Properties
Explore Properties With Your Eight-Year-Old
Explore Properties With Your Eight-Year-Old
Children investigate the world using their whole bodies and all of their senses. In the process, they learn about colors, sizes, shapes, weights, textures and the properties of materials like hardness, flexibility and absorbency. School-aged children are increasingly aware that properties of materials make them useful for certain purposes (like plastic raincoats for staying dry and wool for keeping warm). They know that some objects and materials occur in nature and that some are designed and made by humans. They have a growing understanding that natural materials are used to make human-designed objects (like wood used to make tables and other furniture). Their ideas about the properties of solids, liquids and gases (air) are becoming more sophisticated, and they can express their thinking through talking, drawing and writing. They are also becoming more independent as they plan and carry out investigations to find answers to questions and solutions to problems. When you provide lots of different objects and materials for your eight-year-old to investigate, you spark their investigations and support their critical thinking skills. Opportunities for building, creating and problem solving help them think like engineers.

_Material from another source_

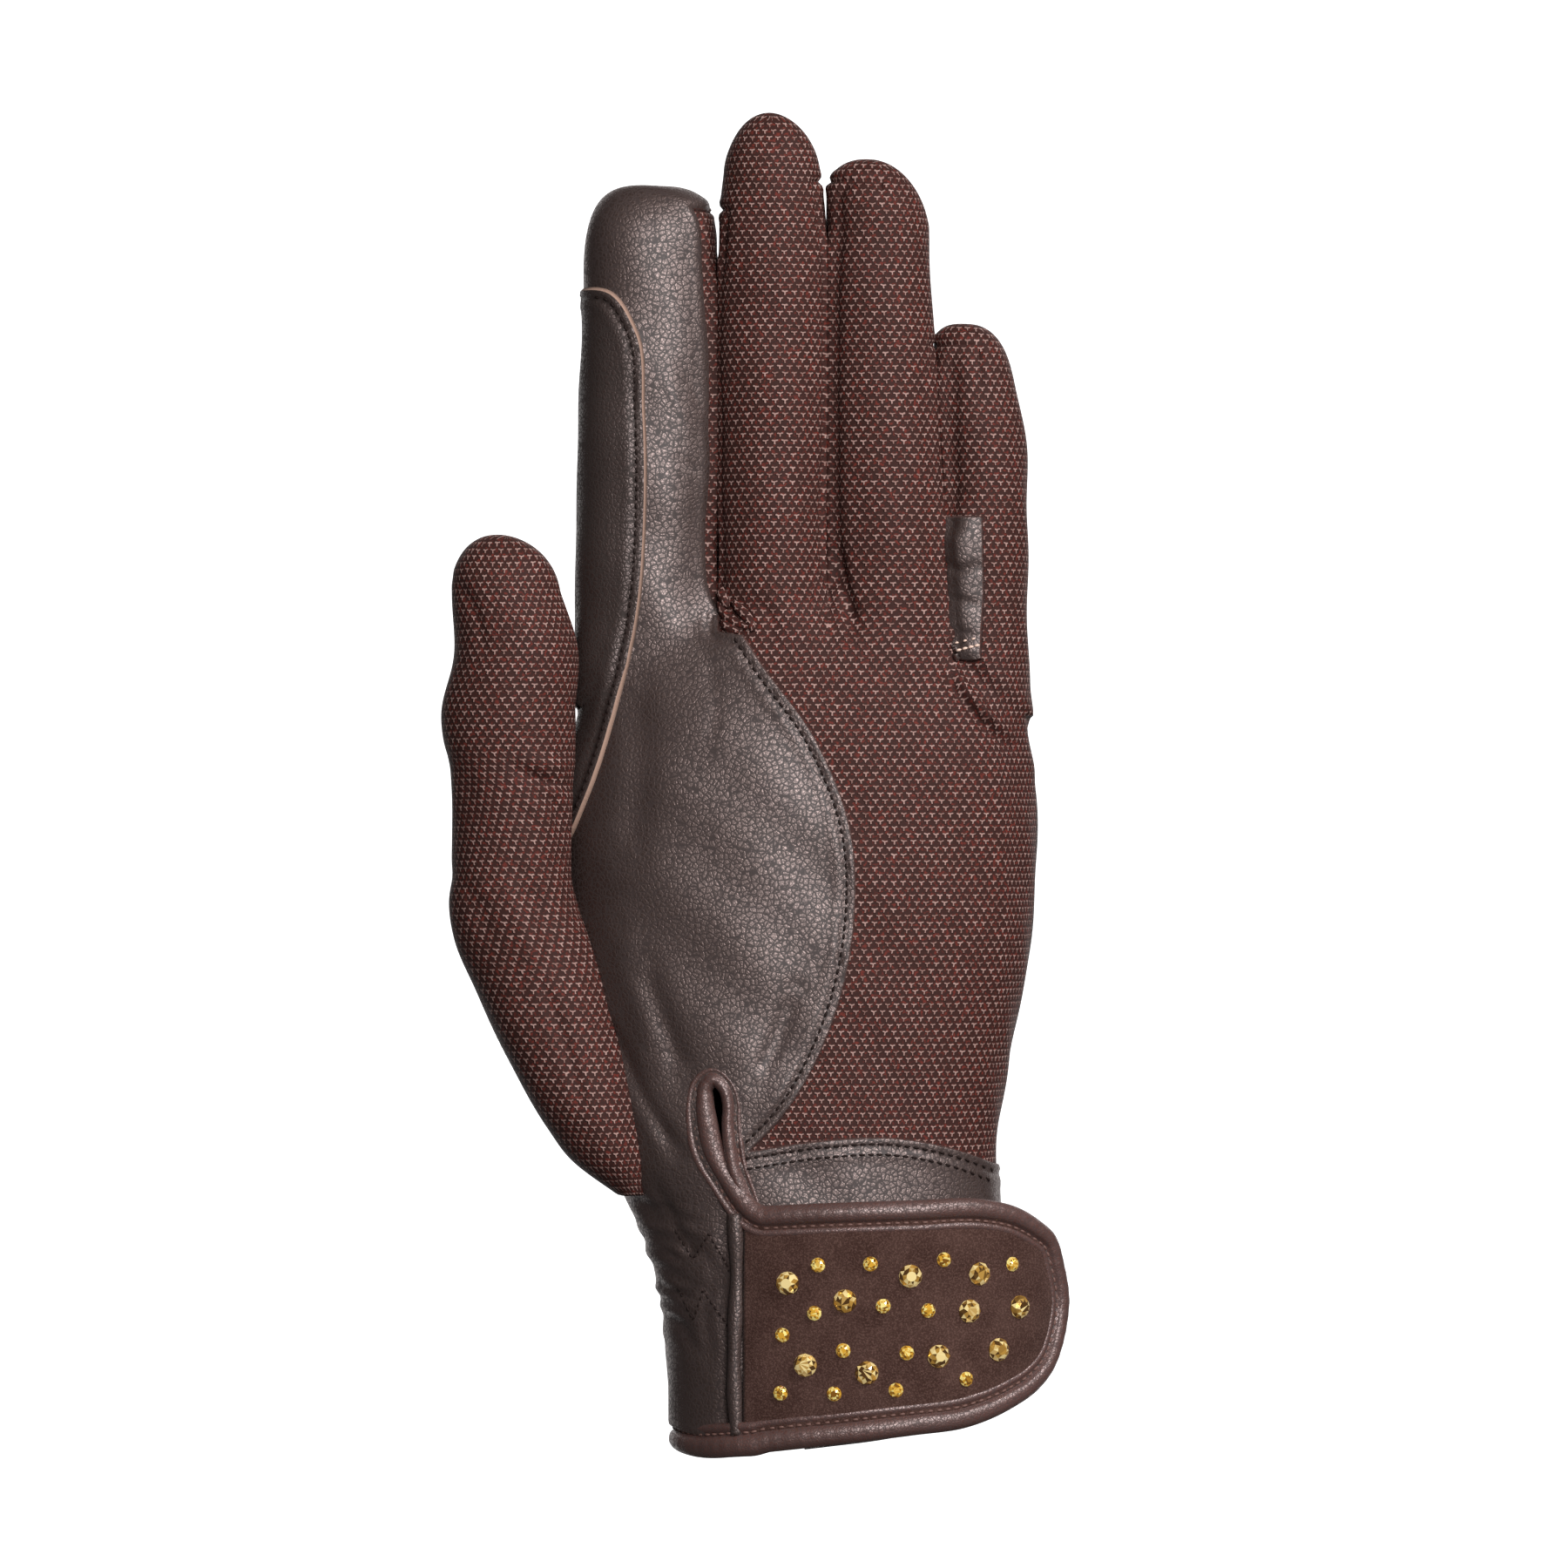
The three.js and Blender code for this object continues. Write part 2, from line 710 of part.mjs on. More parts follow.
const hemStations = Array.from({ length: hemSteps + 1 }, (_, k) =>
  hemStation(hemTurnStart + ((hemTurnEnd - hemTurnStart) * k) / hemSteps),
);

const edgeStations = [
  ...ventStations,
  ...strapStations,
  hemStation(hemTurnStart + hemTurnGap + hemTurnRun),
  hemStation(hemTurnStart + hemTurnGap),
];
const edgeSteps = 64;
const edgeSmooth = smoothStations(edgeStations, edgeSteps);
const edgeBinding = edging(edgeSmooth, 0);
const hemBinding = edging(hemStations, 0);
const bindingsGrown = edging(edgeSmooth, seamGap).add(edging(hemStations, seamGap));

// The front of the shell falls into leather, knit and wrist band, the back is the palm.
const leatherLine = [[gapX, far], [gapX, rootHeight(1.02)], ...crescentEdge, ...slitMiddle];
const bandLine = [slitMiddle[0], ...bandEdge, [far, bandEdge.at(-1)[1]]];
const bandSlit = slitMiddle.slice(1).toReversed();
function leatherRegion(grow) {
  const outline = [...offsetLine(leatherLine, seamGap / 2 - grow), [-far, -far], [-far, far]];
  return frontPrism(outline, -far, far);
}
function bandRegion(grow) {
  const outline = [...offsetLine(bandLine, seamGap / 2 - grow), [far, -far], ...bandSlit];
  return frontPrism(outline, -far, far);
}
const hemLine = [
  [-far, hemCurve[0].y],
  ...hemCurve.map((point) => [point.x, point.y]),
  [far, hemCurve.at(-1).y],
];
const belowHem = frontPrism([...hemLine, [far, -far], [-far, -far]], -far, far);
const slitOutline = [
  ...ventRightSide.toReversed(),
  ...slitRight,
  ...slitLeft.toReversed(),
  ...ventLeftSide.toReversed(),
  ...ventLoop.toReversed(),
];
const slit = frontPrism(slitOutline, -far, 0);
const frontHalf = box(-far, far, -far, sideSeamY - seamGap / 2, -far, far);
const backHalf = box(-far, far, sideSeamY + seamGap / 2, far, -far, far);
const trimmedShell = handShell.subtract(belowHem).subtract(bindingsGrown);
const frontShell = trimmedShell.intersect(frontHalf).subtract(allStrips).subtract(slit);

// Patches lie over the shell.
function patchOver(bodyGrown, outline) {
  const skin = bodyGrown(sidePatchGap + patchThickness).subtract(bodyGrown(sidePatchGap));
  return skin.intersect(frontPrism(outline, -far, sideSeamY - seamGap));
}
const sidePatchTopZ = sidePatchEdge[0][1];
const sidePatchBottomZ = sidePatchEdge.at(-1)[1];
const sidePatch = patchOver(handGrown, [...sidePatchEdge, [-far, sidePatchBottomZ], [-far, sidePatchTopZ]]);
function fingerGrown(finger) {
  return (grow) => solidOf(loft(bodyRings(finger, -grow)));
}
const { ring, little } = fingers;
const littlePatchOutline = [
  [-0.43, 0.42],
  [-0.08, 0.42],
  [-0.06, 0.2],
  [-0.08, 0.0],
  [-0.43, 0.0],
].map(([across, along]) => [little.axisX + across * little.width, little.baseZ + along * little.length]);
const littlePatch = patchOver(fingerGrown(little), littlePatchOutline)
  .intersect(box(-far, far, -far, little.axisY, -far, far))
  .subtract(fingerGrown(ring)(seamGap))
  .subtract(solidOf(loft(bodyRings(hand, -seamGap))));

// Leather's and knit's colours, and how rough they are
const leatherColor = "#6b5c5a";
const darkLeatherColor = "#45383a";
const meshColor = "#62463f";
const suedeColor = "#5e4744";
const stoneColor = "#a87c3a";
const leatherRoughness = 0.55;
const meshRoughness = 0.85;

const group = new THREE.Group();
function addPiece(name, solid, color, roughness, metalness = 0) {
  const geometry = largestOf(geometryOf(solid));
  const material = new THREE.MeshStandardMaterial({ color, roughness, metalness, flatShading: true });
  const mesh = new THREE.Mesh(geometry, material);
  mesh.name = name;
  group.add(mesh);
  return mesh;
}

const palm = trimmedShell.intersect(backHalf).subtract(allStrips);
addPiece("palm_leather", palm, darkLeatherColor, leatherRoughness);
addPiece("back_leather", frontShell.intersect(leatherRegion(0)), leatherColor, leatherRoughness);
addPiece("wrist_band", frontShell.intersect(bandRegion(0)), leatherColor, leatherRoughness);
const knit = frontShell.subtract(leatherRegion(seamGap)).subtract(bandRegion(seamGap));
addPiece("back_mesh", knit, meshColor, meshRoughness);
for (const strip of strips) {
  addPiece(strip.name, handShell.intersect(strip.region), meshColor, meshRoughness);
}
addPiece("index_side_patch", sidePatch.subtract(thumbGrown), darkLeatherColor, leatherRoughness);
addPiece("little_finger_patch", littlePatch, leatherColor, leatherRoughness);

const thumbSeamY = 0.5; // the seam along the thumb's two sides
const trimmedThumb = thumbShell.subtract(bindingsGrown);
const thumbFront = box(-far, far, -far, thumbSeamY - seamGap / 2, -far, far);
const thumbBack = box(-far, far, thumbSeamY + seamGap / 2, far, -far, far);
addPiece("thumb_mesh", trimmedThumb.intersect(thumbFront), meshColor, meshRoughness);
addPiece("thumb_leather", trimmedThumb.intersect(thumbBack), darkLeatherColor, leatherRoughness);

addPiece("edge_binding", edgeBinding, leatherColor, leatherRoughness);
addPiece("hem_binding", hemBinding, leatherColor, leatherRoughness);

// The strap's suede face lies inside its edging; its end is at the widest place of the round end.
const panelInset = bindingWidth + seamGap;
const panelEndMargin = 0.6; // short of the point where the round end closes
const panelEnd = strapLength - panelInset - panelEndMargin;
const halfThickness = strapThickness / 2;
const panelSteps = 22;
const panelBounds = (along) => strapBounds(panelInset, along);
const panel = strapPlate(0, panelEnd, panelBounds, -halfThickness, halfThickness, panelSteps);
addPiece("strap_panel", panel, suedeColor, 0.95);

// The closing pad fills the room between the strap and the wrist band.
const padStart = 30;
const padDrop = 1; // below the strap's middle
const padSteps = 5;
const padBounds = () => [-hookPadWidth / 2 - padDrop, hookPadWidth / 2 - padDrop];
const padDepth = 6;
const padHigh = -halfThickness - seamGap;
const pad = strapPlate(padStart, padStart + hookPadLength, padBounds, -padDepth, padHigh, padSteps)
  .subtract(solidOf(loft(bodyRings(hand, -seamGap))))
  .subtract(bindingsGrown);
addPiece("hook_pad", pad, darkLeatherColor, 0.9);

// A cut stone: a low back, eight crown facets and a table
const stoneFacets = 8;
function stoneGeometry(diameter) {
  const radius = diameter / 2;
  const profile = [
    [0, 0],
    [1, 0.15],
    [0.58, 0.62],
    [0, 0.62],
  ].map(([out, up]) => new THREE.Vector2(out * radius, up * radius));
  return new THREE.LatheGeometry(profile, stoneFacets);
}

// Places of the stones, as shares of the strap's length and width
const largeStones = [
  [0.13, 0.160],
  [0.29, 0.090],
  [0.47, 0.190],
  [0.67, 0.195],
  [0.64, 0.045],
  [0.8, 0.055],
  [0.73, -0.115],
  [0.55, -0.135],
  [0.35, -0.200],
  [0.18, -0.170],
];
const smallStones = [
  [0.215, 0.235],
  [0.36, 0.240],
  [0.565, 0.255],
  [0.775, 0.230],
  [0.205, 0.040],
  [0.395, 0.070],
  [0.52, 0.050],
  [0.115, -0.050],
  [0.285, -0.110],
  [0.46, -0.120],
  [0.11, -0.285],
  [0.26, -0.285],
  [0.43, -0.270],
  [0.63, -0.230],
];
function addStones(kind, places, diameter) {
  places.forEach(([alongShare, upShare], i) => {
    const along = alongShare * strapLength;
    const geometry = stoneGeometry(diameter);
    const material = new THREE.MeshStandardMaterial({ color: stoneColor, roughness: 0.15, metalness: 0.6 });
    const mesh = new THREE.Mesh(geometry, material);
    mesh.name = `stone_${kind}_${String(i + 1).padStart(2, "0")}`;
    mesh.position.copy(strapPoint(along, upShare * strapWidth, halfThickness + stoneGap));
    mesh.quaternion.setFromUnitVectors(new THREE.Vector3(0, 1, 0), strapNormal(along));
    group.add(mesh);
  });
}
addStones("large", largeStones, stoneLargeDiameter);
addStones("small", smallStones, stoneSmallDiameter);

export default group;
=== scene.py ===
import math

import bpy
import numpy as np
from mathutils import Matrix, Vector
from mathutils.bvhtree import BVHTree


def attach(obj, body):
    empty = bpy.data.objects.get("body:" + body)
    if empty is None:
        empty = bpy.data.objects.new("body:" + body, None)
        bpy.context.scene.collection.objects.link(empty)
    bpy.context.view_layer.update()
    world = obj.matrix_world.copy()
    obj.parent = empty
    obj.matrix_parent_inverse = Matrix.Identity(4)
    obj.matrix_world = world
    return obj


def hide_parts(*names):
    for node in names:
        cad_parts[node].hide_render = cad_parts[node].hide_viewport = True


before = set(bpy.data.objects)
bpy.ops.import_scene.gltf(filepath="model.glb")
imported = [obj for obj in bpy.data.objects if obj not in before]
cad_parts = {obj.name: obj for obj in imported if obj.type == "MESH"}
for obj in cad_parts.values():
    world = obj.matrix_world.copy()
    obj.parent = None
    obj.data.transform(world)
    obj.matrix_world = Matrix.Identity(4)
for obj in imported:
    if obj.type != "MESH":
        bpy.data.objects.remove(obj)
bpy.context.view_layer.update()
gridStep = 0.72  # mm between the samples of the skin

# All lengths are millimetres up to the moment a mesh is made.
glove = {
    "palmAxisX": -4, "palmWidth": 84, "handLength": 152, "hemDepth": 25, "crotchDrop": 22,
    "sideSeamY": 4, "thumbSeamY": 0.5,
    "crotches": [124.3, 126.7, 118.2],  # between index, middle, ring and little finger
    "touchTops": [190, 196, 172],  # how far up neighbouring fingers touch
}
palmAxisX, palmWidth, handLength = glove["palmAxisX"], glove["palmWidth"], glove["handLength"]
crotches, touchTops = glove["crotches"], glove["touchTops"]


def rootHeight(share):
    return share * handLength - glove["hemDepth"]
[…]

As you explore and talk about properties with your eight-year-old, introduce and use descriptive vocabulary like rigid/flexible and absorbent/repellant. Have conversations about their questions, observations and ideas and keep drawing and writing materials on hand so they can record their explorations. You can also support your child’s learning about properties by helping them find and use high-quality books, media and other resources for obtaining information.